start
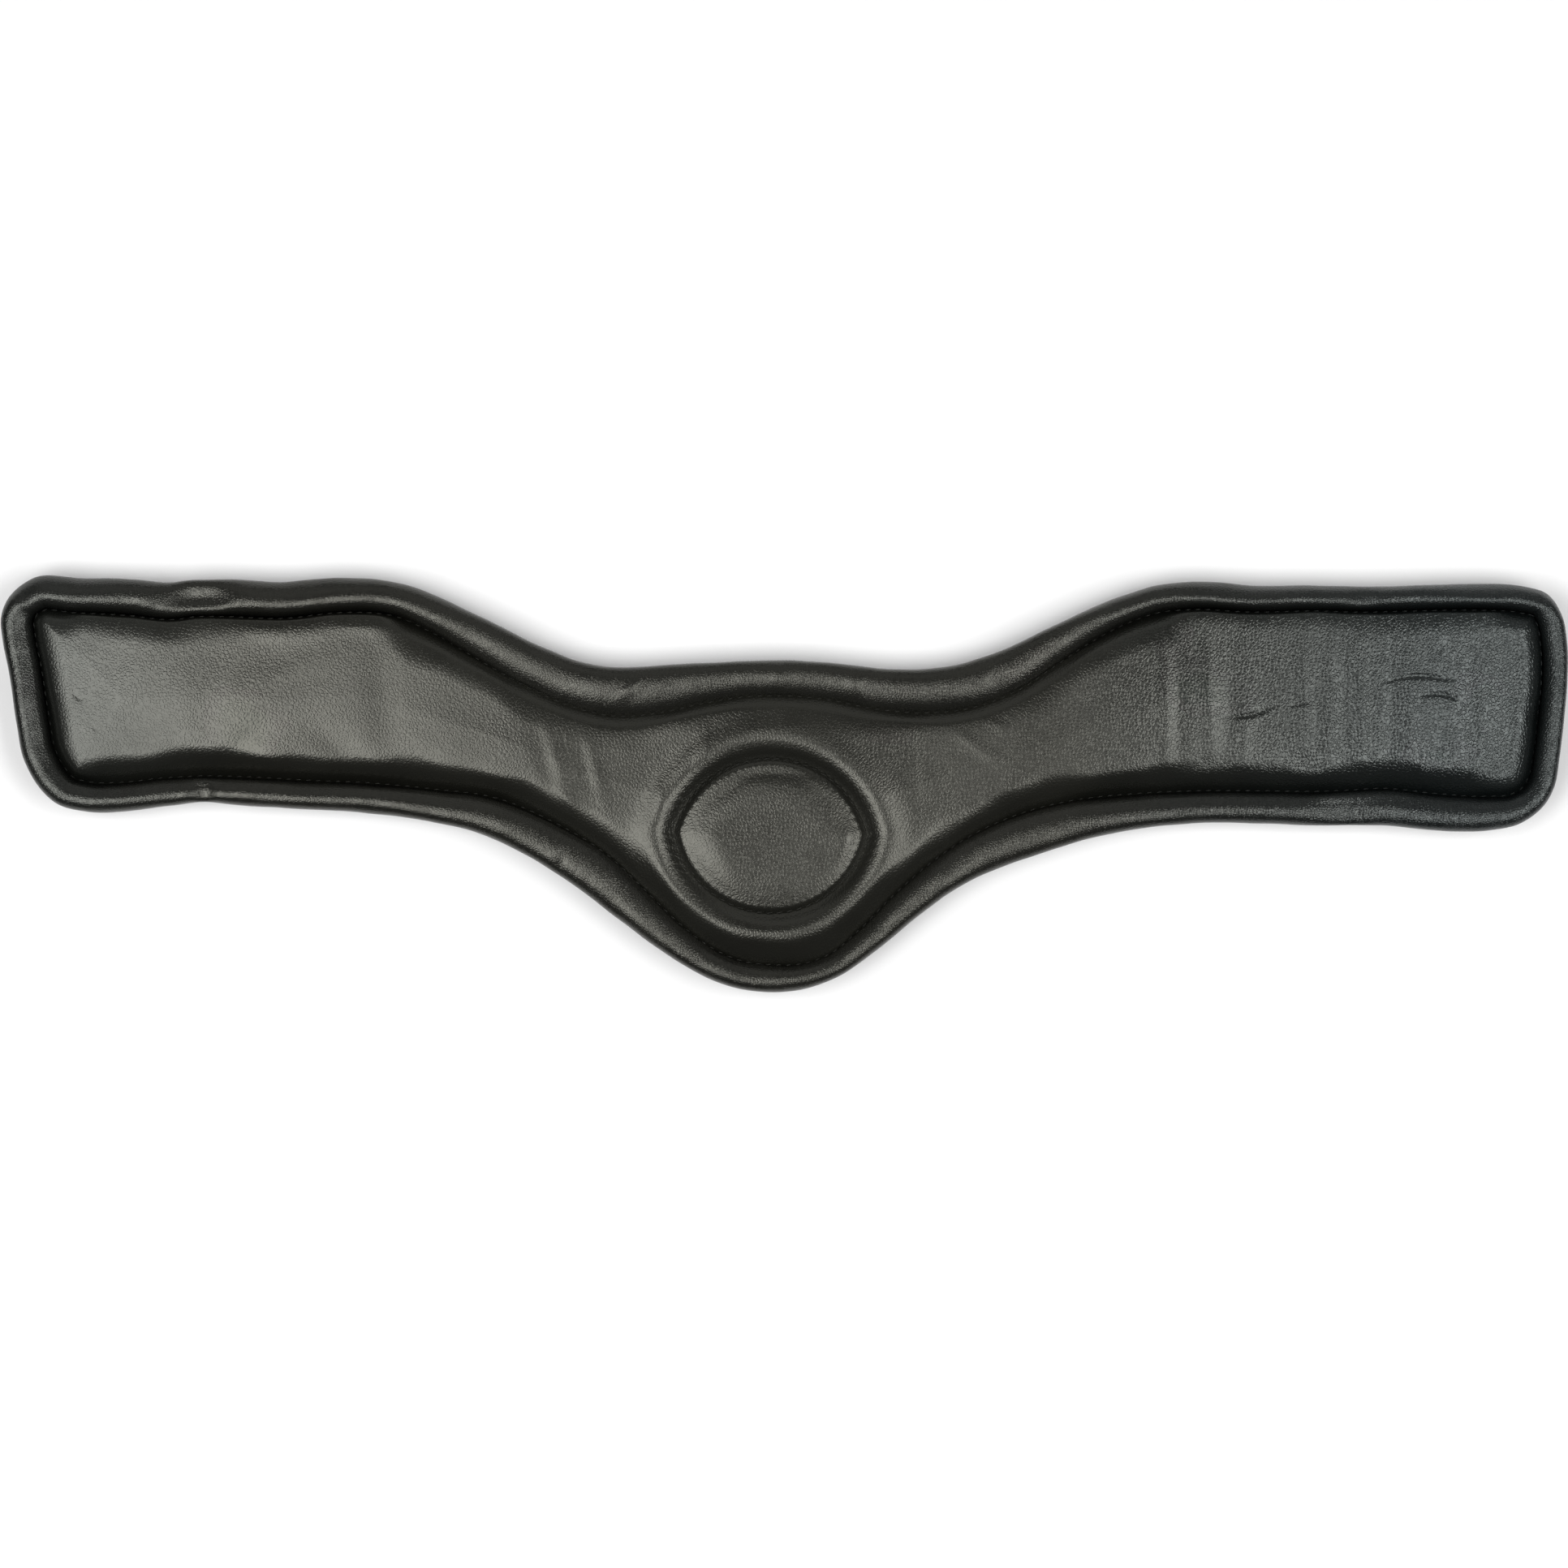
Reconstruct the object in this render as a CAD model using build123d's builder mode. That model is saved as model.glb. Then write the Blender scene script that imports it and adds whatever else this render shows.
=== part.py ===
from build123d import *
import math
import os

os.makedirs("parts", exist_ok=True)

# Leather saddle girth, laid flat with its padded lining up (+Z).
# X runs along the girth, -Y is the front edge with the belly bulge.
# The origin is the centre of the bounding box, at the surface it lies on.

# Silhouette: corners of the edge line and the radius that rounds each one
EDGE = [
    ((-353.0, 92.7), 19),
    ((-171.0, 92.6), 100),
    ((-90.5, 52.3), 88),
    ((-6.0, 56.1), 300),
    ((78.0, 50.9), 90),
    ((162.0, 90.7), 90),
    ((351.5, 89.1), 24),
    ((349.8, 42.0), 220),
    ((342.6, -21.4), 26),
    ((110.2, -17.0), 165),
    ((-5.7, -113.0), 71),
    ((-130.4, -16.2), 165),
    ((-262.0, -8.0), 150),
    ((-335.0, -14.4), 28),
]

# Layers, from the surface it lies on upwards
KEEPER_T = 1.8
SLOT_HEIGHT = 4.9
ELASTIC_T = 1.8
STRIP_T = 2.2
SHELL_T = 2.5
LINING_T = 1.4
RIM_HEIGHT = 12.4
RIM_WIDTH = 12.4
RIM_ROUND = 5.0
PANEL_TOP = 28.0
LAYER_GAP = 0.2
ELASTIC_Z = KEEPER_T + SLOT_HEIGHT
STRIP_Z = ELASTIC_Z + ELASTIC_T
SHELL_Z = STRIP_Z + STRIP_T
SHELL_TOP = SHELL_Z + SHELL_T
BASE_Z = SHELL_TOP + LAYER_GAP
WEB_T = 1.2
FOAM_Z = BASE_Z + WEB_T + LAYER_GAP

# Insets from the silhouette
SHELL_INSET = 1.5
PANEL_INSET = RIM_WIDTH + 0.8
SHOULDER_Z = 20.0
SLOPE_WIDTH = 4.0

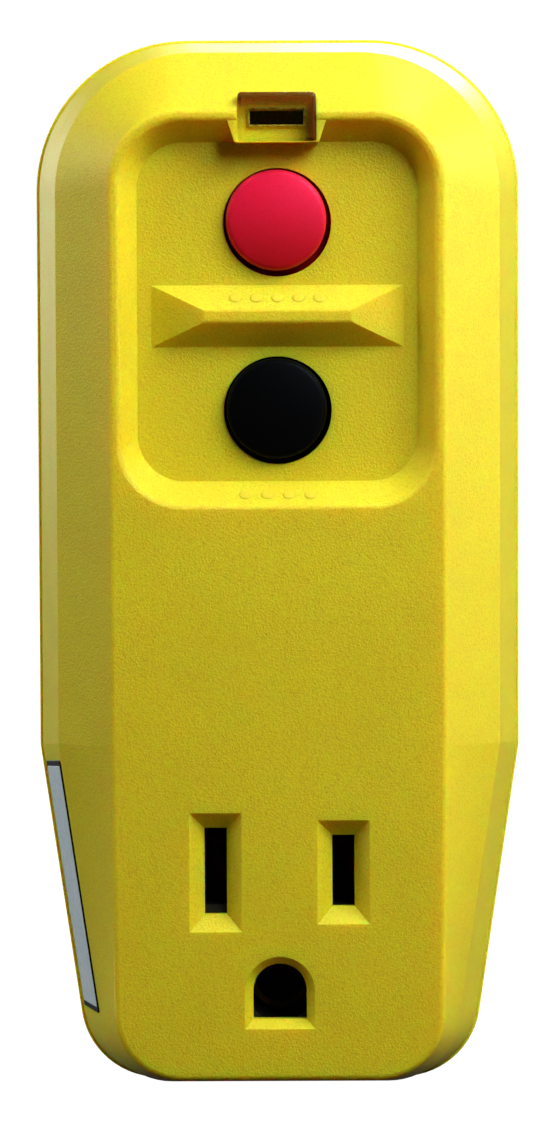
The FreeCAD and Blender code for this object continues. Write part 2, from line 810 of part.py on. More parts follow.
def make_rear_cover():
    body = new_body("rear_cover")
    lip = size("rear_lip")
    outer = [
        outline_sketch(body, "back_outline", "seam", "0", size("rear_draft") - lip),
        outline_sketch(body, "seam_outline", "seam", "seam_depth", -lip),
    ]
    shape = loft(body, "outer", "AdditiveLoft", outer, True)
    fillet(body, "back_edge", shape, lambda e: at_depth(e, 0.0), "rear_round")
    inner = [
        outline_sketch(body, "floor_outline", "seam", "rear_wall", size("wall") + size("rear_draft")),
        outline_sketch(body, "mouth_outline", "seam", "seam_depth + overcut", size("wall")),
    ]
    loft(body, "cavity", "SubtractiveLoft", inner, False)
    for name, x, z, _, _ in screw_places():
        circle_pad(
            body, f"{name}_tube", "rear_wall - overlap", "seam_depth - rear_wall + overlap", x, z,
            "rear_boss_radius")
        circle_pocket(
            body, f"{name}_through", "seam_depth + 1", "seam_depth + 2", x, z,
            "screw_radius + screw_gap")
        circle_pocket(
            body, f"{name}_sink", "screw_sink + screw_head_thick", "screw_sink + screw_head_thick + 1",
            x, z, "screw_head_radius + screw_gap")
    for name, x, z, wide, tall in blade_places():
        rectangle_pocket(
            body, f"{name}_opening", "rear_wall + 1", "rear_wall + 2", x, z,
            f"{wide} + 2 * blade_gap", f"{tall} + 2 * blade_gap")
    circle_pocket(
        body, "ground_opening", "rear_wall + 1", "rear_wall + 2", "0", "ground_level",
        "ground_root_radius + blade_gap")
    for name, sign, z in (
            ("low_left", "-", "board_post_low"), ("high_right", "", "board_post_high"),
            ("low_right", "", "board_post_low"), ("high_left", "-", "board_post_high")):
        circle_pad(
            body, f"{name}_post", "rear_wall - overlap", "board_depth - rear_wall + overlap",
            f"{sign}board_post_across", z, "post_radius")
        circle_pocket(
            body, f"{name}_post_pilot", "board_depth", "board_depth - rear_wall",
            f"{sign}board_post_across", z, "screw_radius / 2 + screw_hold")
    for name, sign in (("left", "-"), ("right", "")):
        circle_pad(
            body, f"{name}_holder_post", "rear_wall - overlap", "holder_back_depth - rear_wall + overlap",
            f"{sign}(holder_half - 2)", "holder_bottom + 2", "post_radius * 0.75")
    return body


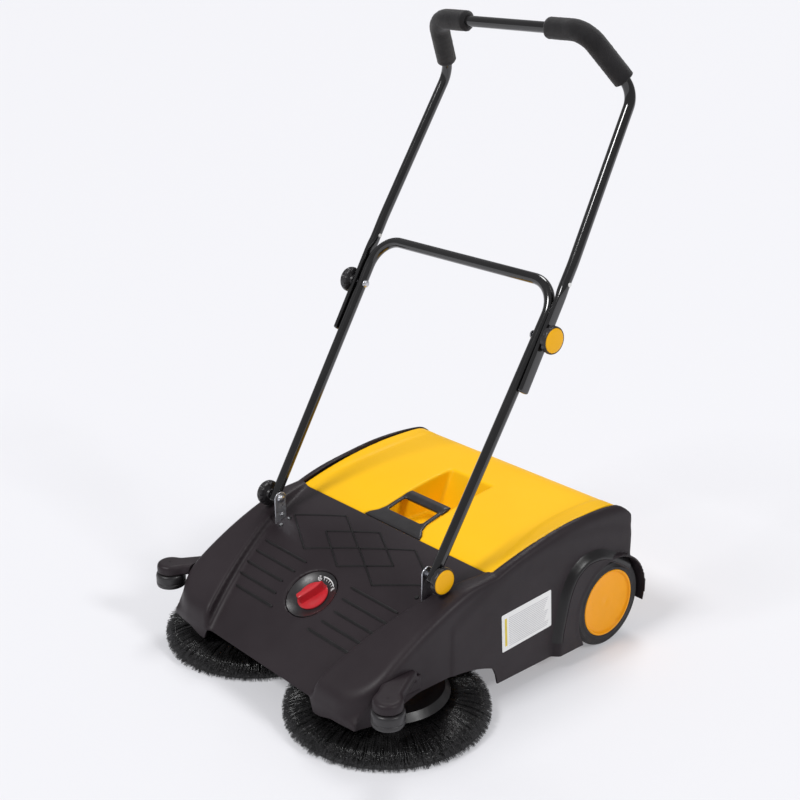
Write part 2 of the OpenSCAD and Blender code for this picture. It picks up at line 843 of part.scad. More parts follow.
// clamp knob with eight finger scallops, mouth of its thread facing the tube
module knob(x) translate([x, 0, 0]) rotate([90, 0, 90]) difference() {
  union() {
    cylinder(r = 10, h = 5);
    translate([0, 0, 5]) cylinder(r = knob_d / 2, h = knob_w - 5);
  }
  for (k = [0 : 7]) rotate([0, 0, k * 45]) translate([knob_d / 2 + 3, 0, 4])
    cylinder(r = 6, h = 8);
  cylinder(r = bolt_r + fit, h = 12);
  translate([0, 0, knob_w - 1.5]) cylinder(r = 22, h = 3);
}

module cap(x) translate([x + knob_w - 1.5, 0, 0]) rotate([90, 0, 90])
  cylinder(r1 = 21.9, r2 = 20.6, h = 3);

module low_frame() translate([0, pivot_y, pivot_z]) children();

module mid_frame() lower_frame() translate([0, 0, knob_s]) children();

module knob_low_right() color(BLACK) low_frame() knob(knob_low_x);

module knob_low_left() color(BLACK) mirror([1, 0, 0]) low_frame() knob(knob_low_x);

module knob_mid_right() color(BLACK) mid_frame() knob(knob_mid_x);

module knob_mid_left() color(BLACK) mirror([1, 0, 0]) mid_frame() knob(knob_mid_x);

module cap_low_right() color(YELLOW) low_frame() cap(knob_low_x);

module cap_low_left() color(YELLOW) mirror([1, 0, 0]) low_frame() cap(knob_low_x);

module cap_mid_right() color(YELLOW) mid_frame() cap(knob_mid_x);

module cap_mid_left() color(YELLOW) mirror([1, 0, 0]) mid_frame() cap(knob_mid_x);

// ---------- assembly ----------
front_cover();
side_panel_right();
side_panel_left();
carrier_plate_right();
carrier_plate_left();
roller_hood();
lip_bar();
dirt_lip();
brush_beam();
spindles();
spindle_bolts();
lay_pins();
stub_axles();
pivot_brackets();
bracket_screws();
pivot_bolts();
dial_plate();
label();
bumper_brackets();
bumper_pins();
drive_belt();
brush_belt_right();
brush_belt_left();
tyre_right();
tyre_left();
hub_right();
hub_left();
drive_pulley();
roller_core();
roller_bristles();
roller_pulleys();
lay_gear_right();
lay_gear_left();
brush_disc_right();
brush_disc_left();
bristle_ring_right();
bristle_ring_left();
crown_gear_right();
crown_gear_left();
lower_handle();
mid_bolts();
upper_handle();
grip_right();
grip_left();
tube_plugs();
knob_low_right();
knob_low_left();
knob_mid_right();
knob_mid_left();
cap_low_right();
cap_low_left();
cap_mid_right();
cap_mid_left();
dial_knob();
bumper_roller_right();
bumper_roller_left();
hopper_lid();
hopper_tub();
carry_handle();
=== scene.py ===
import json
import math
import bpy
import numpy as np
from mathutils import Matrix, Vector

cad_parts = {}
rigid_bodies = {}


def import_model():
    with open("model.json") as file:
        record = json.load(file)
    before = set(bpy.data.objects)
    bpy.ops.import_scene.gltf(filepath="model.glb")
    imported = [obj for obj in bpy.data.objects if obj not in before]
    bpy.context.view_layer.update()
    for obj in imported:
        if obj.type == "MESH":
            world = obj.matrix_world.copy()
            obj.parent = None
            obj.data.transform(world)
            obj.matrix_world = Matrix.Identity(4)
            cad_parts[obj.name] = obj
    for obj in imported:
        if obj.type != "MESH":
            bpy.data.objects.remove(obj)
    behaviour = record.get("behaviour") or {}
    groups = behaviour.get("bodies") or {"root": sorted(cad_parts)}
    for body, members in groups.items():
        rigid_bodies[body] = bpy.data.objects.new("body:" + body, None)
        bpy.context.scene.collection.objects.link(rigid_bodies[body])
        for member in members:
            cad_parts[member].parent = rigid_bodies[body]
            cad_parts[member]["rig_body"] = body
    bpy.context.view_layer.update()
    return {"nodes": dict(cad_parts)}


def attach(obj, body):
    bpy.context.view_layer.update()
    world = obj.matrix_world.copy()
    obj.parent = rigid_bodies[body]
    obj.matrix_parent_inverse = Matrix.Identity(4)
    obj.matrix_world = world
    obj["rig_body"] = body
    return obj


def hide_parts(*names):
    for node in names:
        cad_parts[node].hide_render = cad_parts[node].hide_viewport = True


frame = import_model()

MM = 0.001
rng = np.random.default_rng(30)

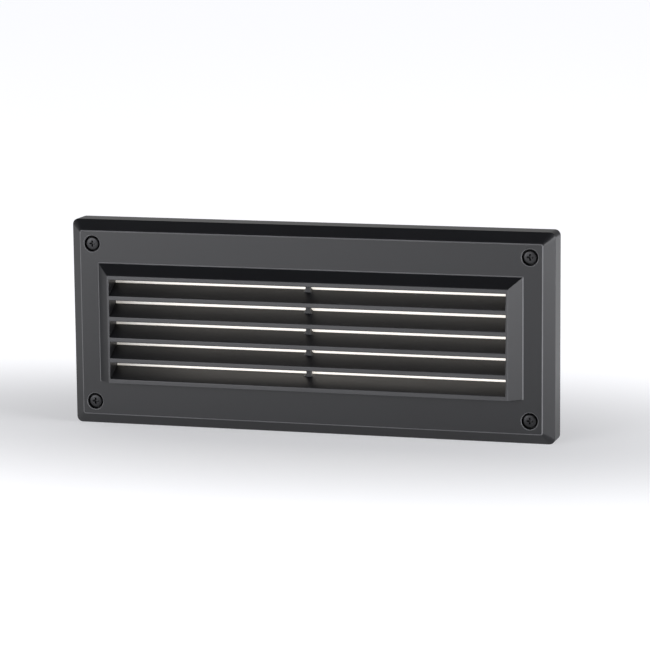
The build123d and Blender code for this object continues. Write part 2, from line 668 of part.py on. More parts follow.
# Driver: a potted plastic case with a screwed lug at each end, hung on the back of the tray
with BuildPart() as led_driver:
    with BuildSketch(behind(DRIVER_BACK)):
        with Locations((DRIVER_MIDDLE, 0)):
            Rectangle(DRIVER_RIGHT - DRIVER_LEFT, DRIVER_WIDTH)
    extrude(amount=DRIVER_HEIGHT)
    chamfer(led_driver.edges().filter_by(Axis.Y), DRIVER_CHAMFER)
    chamfer(led_driver.faces().sort_by(Axis.Y)[-1].edges(), DRIVER_CHAMFER)
    with BuildSketch(behind(TRAY_REAR + LUG_THICKNESS)):
        with Locations(DRIVER_SCREW_PLACES):
            Rectangle(LUG_LENGTH, LUG_WIDTH)
    extrude(amount=LUG_THICKNESS)
    with BuildSketch(behind(TRAY_REAR)):
        with Locations(DRIVER_SCREW_PLACES):
            RegularPolygon(SMALL_HOLE_RADIUS, SMALL_SIDES)
    extrude(amount=-LUG_THICKNESS, mode=Mode.SUBTRACT)
finish(led_driver, "led_driver")

driver_screws = small_screws(-TRAY_REAR - LUG_THICKNESS, DRIVER_SCREW_PLACES, DRIVER_SCREW_LENGTH, False)
finish(driver_screws, "driver_screws")

with BuildPart() as lead_grommet:
    for depth, radius, thickness in (
        (TRAY_FLOOR, GROMMET_RADIUS, GROMMET_LIP),
        (TRAY_REAR, GROMMET_WAIST, TRAY_SHEET),
        (TRAY_REAR + GROMMET_LIP, GROMMET_RADIUS, GROMMET_LIP),
    ):
        with BuildSketch(behind(depth)):
            with Locations((GROMMET_X, 0)):
                RegularPolygon(radius, SMALL_SIDES)
                RegularPolygon(GROMMET_BORE, SMALL_SIDES, mode=Mode.SUBTRACT)
        extrude(amount=thickness)
finish(lead_grommet, "lead_grommet")


# Terminal block on the back wall: a moulded strip with a screw well and two wire funnels for each pole
with BuildPart() as terminal_block:
    with BuildSketch(behind(BOX_INSIDE)):
        with Locations((BLOCK_MIDDLE, 0)):
            Rectangle(BLOCK_RIGHT - BLOCK_LEFT, BLOCK_POLES * BLOCK_PITCH)
    extrude(amount=BLOCK_HEIGHT)
    chamfer(terminal_block.edges().filter_by(Axis.Z).sort_by(Axis.Y)[:2], BLOCK_CHAMFER)
    with BuildSketch(behind(BOX_INSIDE)):
        with Locations((BLOCK_MIDDLE, 0)):
            Rectangle(BLOCK_EAR_WIDTH, BLOCK_POLES * BLOCK_PITCH + 2 * BLOCK_EAR)
    extrude(amount=BLOCK_EAR_THICKNESS)
    with BuildSketch(behind(BOX_INSIDE - BLOCK_HEIGHT)):
        with Locations(TERMINAL_PLACES):
            RegularPolygon(WELL_RADIUS, SMALL_SIDES)
    extrude(amount=-WELL_DEPTH, mode=Mode.SUBTRACT)
    with BuildSketch(behind(BOX_INSIDE - BLOCK_EAR_THICKNESS)):
        with Locations(BLOCK_SCREW_PLACES):
            RegularPolygon(SMALL_HOLE_RADIUS, SMALL_SIDES)
    extrude(amount=-BLOCK_EAR_THICKNESS, mode=Mode.SUBTRACT)
    for x, way in ((BLOCK_LEFT, -1), (BLOCK_RIGHT, 1)):
        with BuildSketch(Plane(origin=(x, LEAD_DEPTH, 0), x_dir=(0, 1, 0), z_dir=(way, 0, 0))):
            with Locations([(0, way * z) for _, z in TERMINAL_PLACES]):
                RegularPolygon(FUNNEL_RADIUS, LEAD_SIDES)
        extrude(amount=-FUNNEL_DEPTH, mode=Mode.SUBTRACT)
finish(terminal_block, "terminal_block")

with BuildPart() as terminal_screws:
    with BuildSketch(behind(BOX_INSIDE - BLOCK_HEIGHT + WELL_DEPTH)):
        with Locations(TERMINAL_PLACES):
            RegularPolygon(TERMINAL_SCREW_RADIUS, SMALL_SIDES)
    extrude(amount=TERMINAL_SCREW_HEIGHT)
    with BuildSketch(behind(BOX_INSIDE - BLOCK_HEIGHT + WELL_DEPTH - TERMINAL_SCREW_HEIGHT)):
        with Locations(TERMINAL_PLACES):
            Rectangle(2 * TERMINAL_SCREW_RADIUS, TERMINAL_SLOT_WIDTH)
    extrude(amount=-TERMINAL_SLOT_DEPTH, mode=Mode.SUBTRACT)
finish(terminal_screws, "terminal_screws")

terminal_block_screws = small_screws(
    -BOX_INSIDE + BLOCK_EAR_THICKNESS, BLOCK_SCREW_PLACES, BLOCK_SCREW_LENGTH, True
)
finish(terminal_block_screws, "terminal_block_screws")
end
EXERCISE BRIEF:
Return exactly the lines above from the line that has "roller_bristles();" through the line that has "rng = np.random.default_rng(30)", inclusive, and nothing else.

REPLY:
roller_bristles();
roller_pulleys();
lay_gear_right();
lay_gear_left();
brush_disc_right();
brush_disc_left();
bristle_ring_right();
bristle_ring_left();
crown_gear_right();
crown_gear_left();
lower_handle();
mid_bolts();
upper_handle();
grip_right();
grip_left();
tube_plugs();
knob_low_right();
knob_low_left();
knob_mid_right();
knob_mid_left();
cap_low_right();
cap_low_left();
cap_mid_right();
cap_mid_left();
dial_knob();
bumper_roller_right();
bumper_roller_left();
hopper_lid();
hopper_tub();
carry_handle();
=== scene.py ===
import json
import math
import bpy
import numpy as np
from mathutils import Matrix, Vector

cad_parts = {}
rigid_bodies = {}


def import_model():
    with open("model.json") as file:
        record = json.load(file)
    before = set(bpy.data.objects)
    bpy.ops.import_scene.gltf(filepath="model.glb")
    imported = [obj for obj in bpy.data.objects if obj not in before]
    bpy.context.view_layer.update()
    for obj in imported:
        if obj.type == "MESH":
            world = obj.matrix_world.copy()
            obj.parent = None
            obj.data.transform(world)
            obj.matrix_world = Matrix.Identity(4)
            cad_parts[obj.name] = obj
    for obj in imported:
        if obj.type != "MESH":
            bpy.data.objects.remove(obj)
    behaviour = record.get("behaviour") or {}
    groups = behaviour.get("bodies") or {"root": sorted(cad_parts)}
    for body, members in groups.items():
        rigid_bodies[body] = bpy.data.objects.new("body:" + body, None)
        bpy.context.scene.collection.objects.link(rigid_bodies[body])
        for member in members:
            cad_parts[member].parent = rigid_bodies[body]
            cad_parts[member]["rig_body"] = body
    bpy.context.view_layer.update()
    return {"nodes": dict(cad_parts)}


def attach(obj, body):
    bpy.context.view_layer.update()
    world = obj.matrix_world.copy()
    obj.parent = rigid_bodies[body]
    obj.matrix_parent_inverse = Matrix.Identity(4)
    obj.matrix_world = world
    obj["rig_body"] = body
    return obj


def hide_parts(*names):
    for node in names:
        cad_parts[node].hide_render = cad_parts[node].hide_viewport = True


frame = import_model()

MM = 0.001
rng = np.random.default_rng(30)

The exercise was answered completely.